McWhorter: “Mrs. Cunningham stated that an Indian stood over her with an uplifted tomahawk, to prevent her from crying out. At times, the whites were upon the very rock above their heads.”––R. G. T.
McWhorter says local tradition has it that the Indians remained in the cave a night and a day; they departed before daylight, during the second night. Mrs. Cunningham related that just before leaving, the wounded brave was borne from the cave by his fellows, and she never again saw him; her opinion was, that he was then dead, and his body was sunk in a neighboring pool.––R. G. T.
Mrs. Cunningham had been over three years with the savages, when she was taken to a great Indian conference held at the foot of the Maumee rapids, “at or near the site of the present Perrysburgh, Ohio,” in the autumn of 1788. Girty brought the attention of McKee, then a British Indian agent, to the matter, and McKee furnished the trinkets which constituted the ransom.––R. G. T.
See McKnight’s Our Western Border, pp. 714, 716.––R. G. T.

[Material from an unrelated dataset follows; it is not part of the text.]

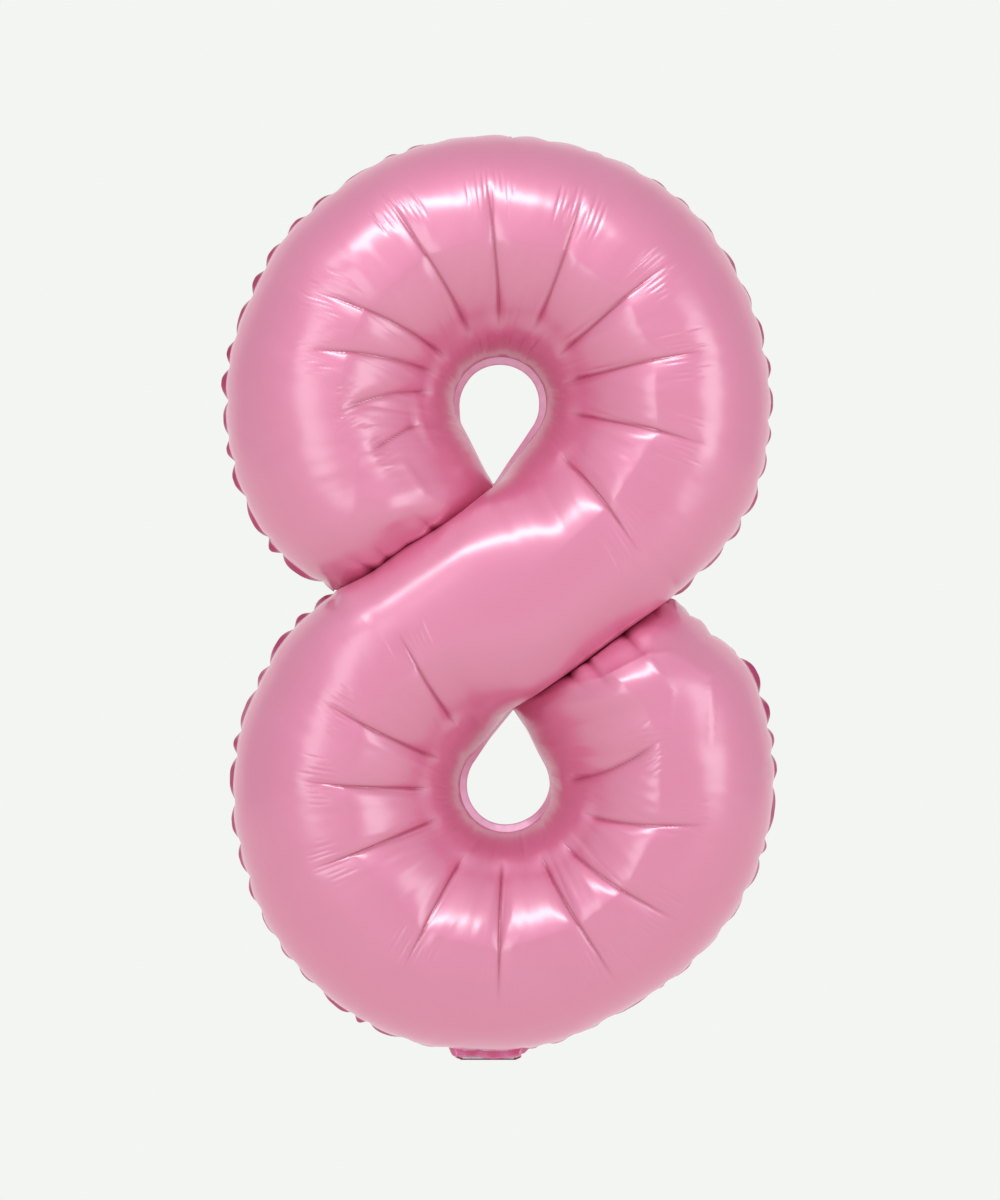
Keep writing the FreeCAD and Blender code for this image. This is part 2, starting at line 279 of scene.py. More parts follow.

Superstition was rife among the Scotch-Irish borderers. McWhorter writes: “On the day before the capture, a little bird came into Mrs. Cunningham’s cabin and fluttered around the room. Ever afterwards, she grew frightened whenever a bird would enter her house. The fear that such an occurrence would bring bad luck to a household, was an old and widely-spread superstition.”––R. G. T.